Wormsloe Plantation Historic Site
After travelling down an avenue of magnificent live oaks, visitors to Wormsloe reach the ruins of what was once the home of Noble Jones, an Englishman and one of Savannah's first settlers. Jones' mansion was built in 1739 of tabby, a type of local concrete made with oyster shells. Although it's now gone, the site is spectacular, and guests have access to a nature trail, living history presentations, and guided tours. You'll also find a museum with period artifacts, not to mention special programs throughout the year.
Mercer Williams House Museum
Built in 1871, this house is one of the most beautiful homes in Savannah and also one of the most famous. Formerly owned by Jim Williams, it was featured in both the book and the movie Midnight in the Garden of Good and Evil. Although 429 Bull Street was a private residence for many years, it now invites visitors to step inside and meander through rooms impeccably decorated with 18th- and 19th-century furniture, Chinese porcelain, and 18th-century English and American portraits. A true Savannah must.
Tybee Island Light Station
Commissioned in 1732, this distinctive tapered lighthouse has been a landmark for centuries. The supporting buildings on the lighthouse campus are unusual for having survived, and the head keeper's house is also open to visitors. Climb the lighthouse's 178 steps, see its lens, and take in the astounding panoramic view. Then, back on the ground, check out what life would have been like for the head keeper and his family.
First African Baptist Church
Lauded as one of Savannah's most inspirational sites, this wonderfully preserved church, founded in 1775, was both the first black church in North America and a stop on the Underground Railroad. During a church tour led by knowledgeable and engaging guides, visitors view the church's original pews and pipe organ, fascinating archive room and former hiding place for slaves, marked by ventilation holes and symbols identifying the church as a safe haven.
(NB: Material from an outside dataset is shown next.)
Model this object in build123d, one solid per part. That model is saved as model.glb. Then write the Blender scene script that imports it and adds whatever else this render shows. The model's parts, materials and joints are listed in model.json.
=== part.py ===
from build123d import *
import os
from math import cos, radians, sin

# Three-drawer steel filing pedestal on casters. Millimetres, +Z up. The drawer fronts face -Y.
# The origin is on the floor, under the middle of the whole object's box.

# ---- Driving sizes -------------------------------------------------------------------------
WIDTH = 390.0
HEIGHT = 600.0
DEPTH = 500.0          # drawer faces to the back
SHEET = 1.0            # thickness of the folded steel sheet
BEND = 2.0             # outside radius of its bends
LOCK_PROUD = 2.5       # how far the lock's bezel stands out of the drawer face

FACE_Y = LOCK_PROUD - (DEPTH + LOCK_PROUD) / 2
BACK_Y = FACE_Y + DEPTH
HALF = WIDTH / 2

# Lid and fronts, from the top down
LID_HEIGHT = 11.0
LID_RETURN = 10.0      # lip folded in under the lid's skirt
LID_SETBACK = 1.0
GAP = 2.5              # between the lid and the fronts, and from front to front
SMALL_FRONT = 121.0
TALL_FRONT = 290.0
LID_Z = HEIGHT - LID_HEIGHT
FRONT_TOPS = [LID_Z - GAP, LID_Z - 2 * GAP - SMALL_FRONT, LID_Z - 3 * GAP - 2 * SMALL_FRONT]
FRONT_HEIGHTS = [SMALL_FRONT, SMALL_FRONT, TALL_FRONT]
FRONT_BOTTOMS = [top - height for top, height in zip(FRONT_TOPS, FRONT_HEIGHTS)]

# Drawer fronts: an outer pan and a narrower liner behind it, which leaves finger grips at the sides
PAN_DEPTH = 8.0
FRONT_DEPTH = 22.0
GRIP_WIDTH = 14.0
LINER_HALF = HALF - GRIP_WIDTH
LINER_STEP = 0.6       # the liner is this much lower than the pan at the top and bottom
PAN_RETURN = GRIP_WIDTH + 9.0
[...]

Georgia Historical Society
Looking for information on Georgia history? This is the place to go! They have extensive archives of historical objects from the 1700;s to the present day. The organisation also publishes books on Georgia history and genealogy and hosts workshops and monthly lectures. The capable staff is very friendly.
Savannah History Museum
Spanning the centuries between the city's founding in 1733 and present-day, the Savannah History Museum, housed in a 19th-century railway station, boasts more than 10,000 one-of-a-kind artifacts that represent the triumphs, despairs, transformations and even shining showbiz moments that mark the city's intriguing past. Favorite features include a 1902 Crestmobile car, gorgeous antique clothing, Johnny Mercer's Oscar and Grammy Awards and, perhaps the museum's most beloved claim to fame, the Forrest Gump bench.
Lulu's Chocolate Bar
A luscious chocolate martini, the Lulutini, and heavenly desserts made from scratch set the mood for the perfect date night outing in Savannah. Lulu's is famous for sweet treats and a menu of delish drinks and champagne.
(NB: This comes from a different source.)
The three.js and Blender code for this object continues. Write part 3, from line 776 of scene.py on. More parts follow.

No trip to Savannah is complete without a trip down world-famous River Street. Lined with shops and restaurants on one side and bordered by the Savannah River on the other, River Street is a great place to sightsee, eat seafood, buy souvenirs, have a cocktail and watch the huge ships go by. River Street is also the site of many festivities throughout the year, including the St. Patrick's Day celebration and fireworks on July 4th and New Year's Eve.
Kevin Barry's Irish Pub
Unmistakably Irish, this terrific pub feels right at home in its historic building. Beneath beamed ceilings and amid brick walls, art, and memorabilia, patrons treat themselves to cigars, single malt scotches, and great beers. The pub even has Guinness and Harp on tap, perfectly setting the authentic tone! Sit upstairs to view ships going by and to catch sight of passers-by on River Street. To keep the authenticity going, Kevin Barry's presents live Irish music nightly at 8:30pm.